Develop community-specific data repositories. Generic repositories do not have any requirements to ensure domain-specific standards, data formats, and metadata. These can be barriers to data discovery, interoperability, and reusability (Matthews 2022). These barriers can be overcome with the development of community-specific repositories. Concrete steps needed to ensure development of domain repositories include sustained funding, technical infrastructure support (for example, implement Application Programmable Interfaces (APIs) to make data available to database developers and data users), provide basic tools like those provided generic repositories (for example, provide unique identifier, multiple licensing options, ease of access, version control), ensure trust and merit, acknowledge data providers and users, and a provision for community feedback to ensure data quality. Many of these steps could be adopted by the GLAD platform.

Evaluate FAIR data sharing. While there are no specific guidelines or metrics to validate the FAIR data sharing related to LCA data, FAIR metric tools developed by EOSC include F-UJI (a web service to assess FAIRness of research data objects based on metrics developed by the Horizon EU FAIRsFAIR project) (Devaraju and Huber 2020) and FOOPs (a scanner for FAIR principles of semantic ontologies) (Garijo and Poveda-Villalon 2020). These tools provide the possibility to benchmark and strategize data sharing for a specific domain based on the FAIR principles.

Strategic funding for data sharing. The use of LCA has grown exponentially with several research incentives to use the tool for decision support or methodology development. The domain can further benefit from strategic, sustainable, and coordinated investment in the development of research data infrastructures, data sharing tools, and services. While some efforts by funders (e.g., Horizon Europe) are increasingly mandating data management and sharing, researchers and data curators need to understand and implement data management plan to strategize and support FAIR management.

Develop technology for FAIR compliance. The tools and services required to fulfill the needs of data producers and users must be easy to adopt. Facilitating automated processing and interoperability frameworks is vital. This can be done with the support of semantic technologies (Ghose et al. 2022). Database search engine works by matching terms or understanding the interconnections between terms. Semantics gives meaning or explains the interconnections of disparate terms or data. Use of semantic technologies can support challenges related to findability and interoperability of data. However, there is a steep learning curve to understand and use semantic web technologies for researchers not accustomed to these models. Development of web applications that automate the process of annotating, integrating, querying, and using semantically linked data is required (Ghose et al. 2022).

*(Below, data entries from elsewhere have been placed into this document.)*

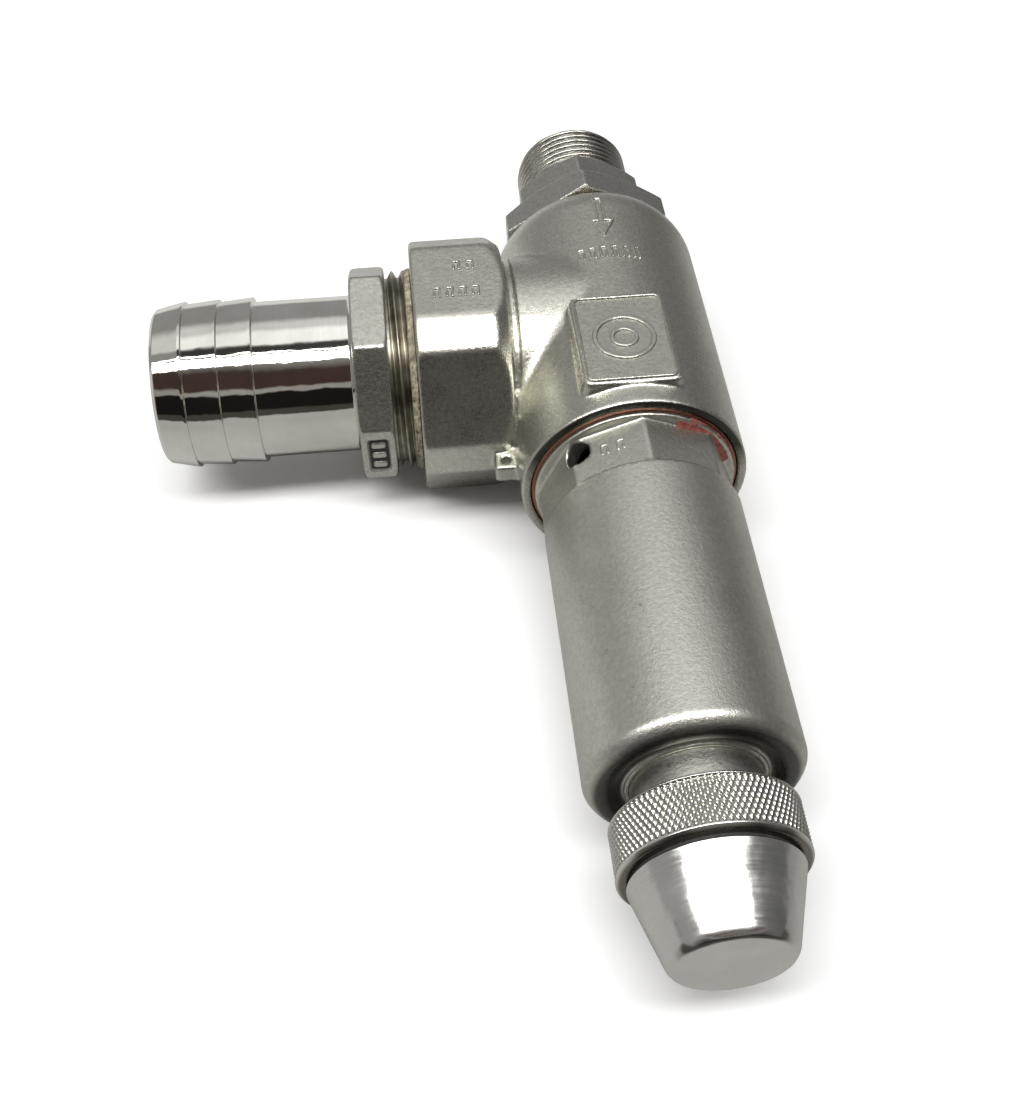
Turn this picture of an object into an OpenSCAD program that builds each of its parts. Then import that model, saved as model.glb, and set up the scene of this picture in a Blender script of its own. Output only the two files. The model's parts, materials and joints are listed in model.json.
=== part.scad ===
// Spring loaded angle pattern pressure relief valve with a barbed hose tail on the outlet.
// It lies on its side: the spindle runs along Y (inlet at +Y), the outlet points along -X, up is +Z.
// Heights named *_y are measured along the spindle from the point where the two flow axes cross.
// Distances named *_s are measured from the same point out along the outlet.

/* [Inlet connector] */
// crest radius of the G 3/4 inlet thread
inlet_thread_r = 13.22; // [10:0.01:20]
// outer end of the inlet thread
inlet_end_y = 66.5; // [60:0.1:75]
// inner end of the inlet thread
inlet_thread_y = 52; // [46:0.1:58]
// radius of the inlet bore
inlet_bore_r = 9; // [6:0.1:11]
// width across flats of the small hexagon
hex_small_af = 27.5; // [24:0.1:32]
// plane where the small hexagon meets the large one
hex_split_y = 40.6; // [38:0.1:46]
// width across flats of the large hexagon
hex_large_af = 36; // [32:0.1:42]
// face of the large hexagon that sits on the body gasket
hex_seat_y = 32.9; // [30:0.1:36]
// turn of both hexagons about the spindle, degrees
hex_turn = -3.5; // [-30:0.5:30]
// plane of the valve seat
seat_y = 14; // [10:0.1:18]

/* [Valve body] */
// outside radius of the body barrel
body_r = 22.7; // [20:0.1:26]
// machined bonnet face of the body
body_face_y = -37.8; // [-42:0.1:-34]
// start of the rounded shoulder
shoulder_y = 23; // [18:0.1:28]
// radius of the rounded shoulder
shoulder_r = 12.5; // [8:0.1:16]
// flat top of the shoulder
body_top_y = 32.3; // [30:0.1:34]
// radius of the flow chamber
chamber_r = 17.8; // [14:0.1:19]
// outside radius of the outlet neck
neck_r = 22.2; // [19:0.1:24]
// inner end of the hexagonal outlet boss
boss_in_s = 22.4; // [20:0.1:26]
// outer face of the hexagonal outlet boss
boss_out_s = 41.4; // [38:0.1:46]
// across the six wide flats of the boss
boss_af = 49.7; // [44:0.1:56]
// across the six narrow flats of the boss
boss_corner_af = 53.2; // [48:0.1:60]
// roll of the boss about the outlet axis, degrees
boss_roll = -3; // [-30:0.5:30]
// radius of the outlet port behind the thread
port_r = 16.5; // [12:0.1:18]
// radius of the G 1 1/4 female thread
port_thread_r = 21.05; // [18:0.01:24]

/* [Bonnet] */
// outside radius of the spring housing
bonnet_r = 19.4; // [16:0.1:24]
// inside radius of the spring housing
bonnet_bore_r = 15.5; // [12:0.1:17]
// width across flats of the spanner octagon
bonnet_af = 35.9; // [30:0.1:40]
// turn of the octagon about the spindle, degrees
bonnet_turn = 1; // [-22:0.5:22]
// end of the spanner flats
flats_end_y = -49.5; // [-60:0.1:-44]
// start of the rounded end of the housing
bonnet_round_y = -104.6; // [-110:0.1:-98]
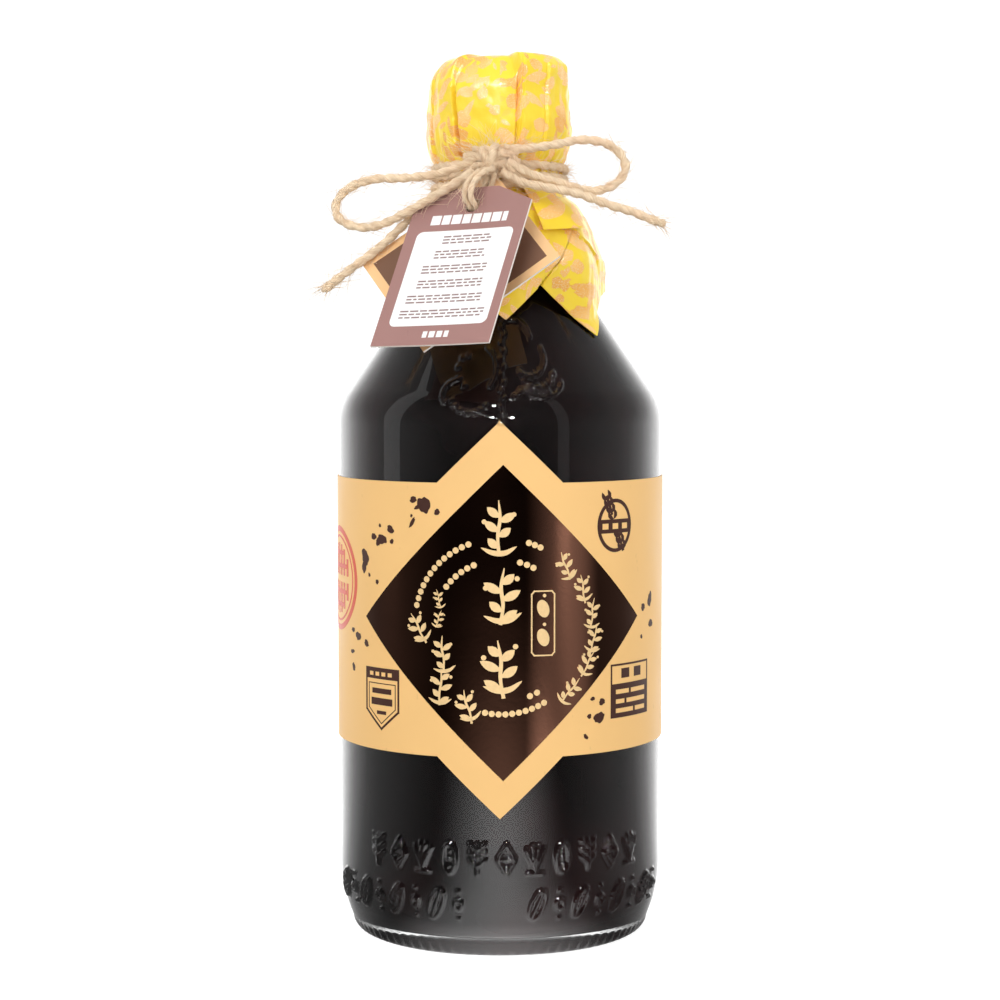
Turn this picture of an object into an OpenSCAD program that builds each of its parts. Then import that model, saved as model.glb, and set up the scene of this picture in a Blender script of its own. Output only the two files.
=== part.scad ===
// Bottle of soy sauce: clear glass, a wrap-round paper label with a diamond front, a gathered
// yellow paper hood over the mouth, a jute bow round the neck and two hanging cards.
// The bottle stands on z = 0 and its axis is Z. Its front faces -Y. Millimetres throughout.

/* [Glass] */
// Outer radius of the body
body_r = 38; // [34:0.5:48]
// Radius of the ring that the bottle stands on
foot_r = 33.5; // [28:0.5:33.5]
// Height at which the rounded heel meets the straight body
heel_h = 17; // [10:1:22]
// Height of the straight body, up to the start of the shoulder
shoulder_z = 119; // [116:1:150]
// Radius of the bend from the body into the shoulder
shoulder_bend = 14; // [10:1:18]
// Angle between the sloping shoulder and the axis
shoulder_angle = 34.5; // [30:0.5:42]
// Outer radius of the neck
neck_r = 13.5; // [11:0.5:17]
// Radius of the bend from the shoulder into the neck
neck_bend = 14; // [8:1:18]
// Length of the straight neck
neck_len = 32.5; // [30:0.5:40]
// Thickness of the body's wall
wall = 3; // [2:0.25:3.5]
// Thickness of the neck's wall
neck_wall = 3.8; // [3:0.1:4.5]
// Thickness of the floor above the hollow under the base
floor_t = 5; // [3:0.5:7]
// Height of the hollow under the base
punt_h = 4; // [2:0.5:6]
// Width of the ring that the bottle stands on
foot_w = 3; // [2:0.5:4]

/* [Sauce] */
// Level of the sauce above the foot of the straight neck
level_up = 5; // [2:0.5:12]
// Gap between the sauce and the glass
sauce_gap = 0.1; // [0.05:0.05:0.2]

/* [Label] */
// Height of the label's lower edge
label_z = 45.8; // [40:0.2:50]
// Height of the label's straight band
label_h = 61; // [50:1:66]
// Half of the label diamond's height
label_tip = 44.15; // [38:0.05:45]
// Thickness of the label's paper
label_t = 0.2; // [0.2:0.05:0.4]
// Gap between the label and the glass
label_gap = 0.05; // [0.05:0.05:0.1]

/* [Paper hood] */
// Thickness of the gathered paper
paper_t = 0.8; // [0.6:0.1:1]
// Gap between the paper and the glass
paper_gap = 0.35; // [0.3:0.05:0.5]
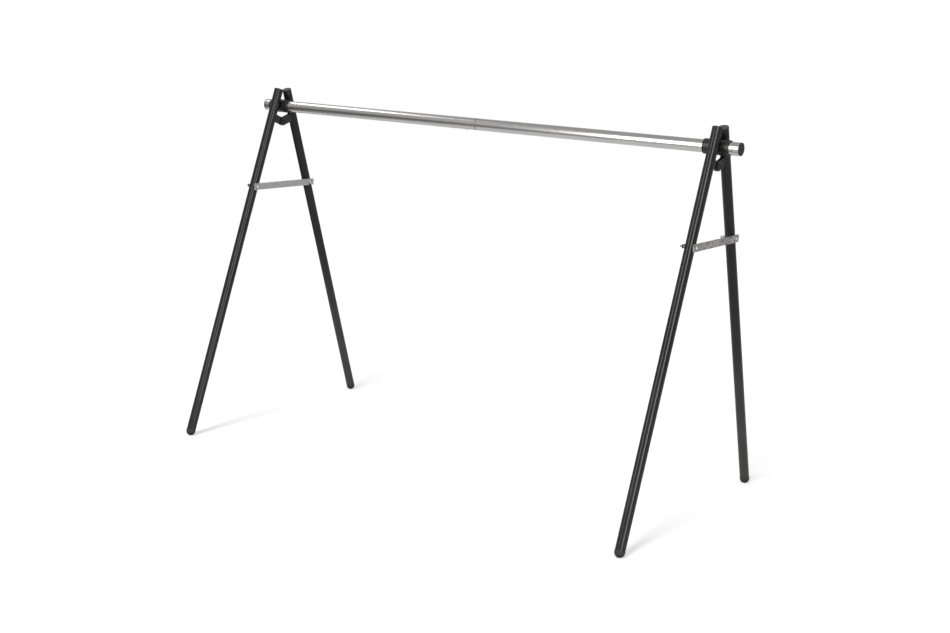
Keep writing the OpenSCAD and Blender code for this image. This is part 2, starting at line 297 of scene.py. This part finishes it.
# Brightness that gloss mirrors, by the rise of the mirrored ray, and the same for rays that go to the left.
WALL_TONES = [(-1.0, 0.50), (-0.50, 0.42), (-0.30, 0.34), (-0.12, 0.34), (0.0, 0.40), (0.25, 0.42),
              (0.60, 0.35), (0.80, 0.31), (0.92, 0.42), (1.0, 0.44)]
LEFT_TONES = [(-1.0, 0.50), (-0.62, 0.30), (-0.42, 0.08), (-0.20, 0.07), (-0.05, 0.16), (0.08, 0.30),
              (0.30, 0.40), (0.60, 0.42), (0.80, 0.30), (1.0, 0.40)]
LEFT_FROM = (0.40, 0.62)
# The backdrop that level rays meet behind the stand: where it starts, how high it goes, its darker middle.
BACKDROP_FROM = (0.25, 0.75)
BACKDROP_RISE = (0.3, 0.7)
BACKDROP_MIDDLE = (0.72, 0.90)
BACKDROP_TONE = 0.62
BACKDROP_DARK = 0.30

FLOOR_CORNERS = [(-3.6, 1.4), (0.0, -2.08), (2.0, -2.7), (5.0, -2.7), (5.0, 6.5), (-5.0, 6.5), (-5.0, 1.4)]
FLOOR_TONE = 0.57
FLOOR_GLOW = 0.48


def make_camera():
    """Camera at the photograph's place and angle."""
    data = bpy.data.cameras.new("camera")
    data.sensor_width = SENSOR
    data.lens = FOCAL_PX / PHOTO_WIDTH * SENSOR
    data.clip_start = CLIP_START
    data.clip_end = CLIP_END
    camera = bpy.data.objects.new("camera", data)
    bpy.context.collection.objects.link(camera)
    turn = Matrix.Rotation(math.radians(CAMERA_YAW), 4, "Z")
    turn = turn @ Matrix.Rotation(math.radians(90 - CAMERA_PITCH), 4, "X")
    turn = turn @ Matrix.Rotation(math.radians(CAMERA_ROLL), 4, "Z")
    camera.matrix_world = Matrix.Translation(CAMERA_AT) @ turn
    bpy.context.scene.camera = camera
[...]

Leverage training and skill development. Knowledge and use of data sharing infrastructure services, formats, tools, and workflows can be promoted with access to training. It is vital to develop and implement skills in data stewardship for researchers.

Recognize and reward the best practice in data sharing. Finally, the key barrier to data sharing is simply the lack of willingness to share data. Recognition and rewarding FAIR data stewardship (Collins et al. 2018) might incentivize the willingness to share data. Citation of data and other research outputs needs to be encouraged. In addition, developing a core set of metrics at community level to recognize the contributions beyond publications and citations can be considered.

6 Conclusion

This study provides a broad overview of data sharing in practice and the available infrastructure for data curation for the LCA community. While there is awareness and motivation about data sharing in the LCA community, in practice data sharing seldom follows the FAIR guidelines. With respect to adopting the FAIR guidelines, LCA data curation is limited to sharing data in generic repositories that are free and provide multiple tools to enable the adoption of FAIR data sharing. Currently, LCA-specific data repositories do not provide the tools and services to enable FAIR data sharing. There have been some efforts in the development of LCA-specific vocabularies and metadata templates, but their use has been sporadic. There is a lack of guidelines and workflows to ensure FAIR data sharing. Data management plans of recent research projects performing LCA do not outline how data specifically collected and analyzed to perform LCA will be shared. This study advocates the development of a FAIR data ecosystem for the community and proposes a workflow using current tools as well as recommendations to incentivize LCA practitioners to share data based on FAIR principles. Based on the current available tools, this study also presents a workflow that can guide researchers to share FAIR-compliant data. While the workflow recommends the use of currently available tools for data curation, it also addresses the need data sharing incentives and platform specific for the LCA community. In conclusion, the study recommends further efforts on skill and technology development, strategic funding, and recognition of the best practices in data sharing.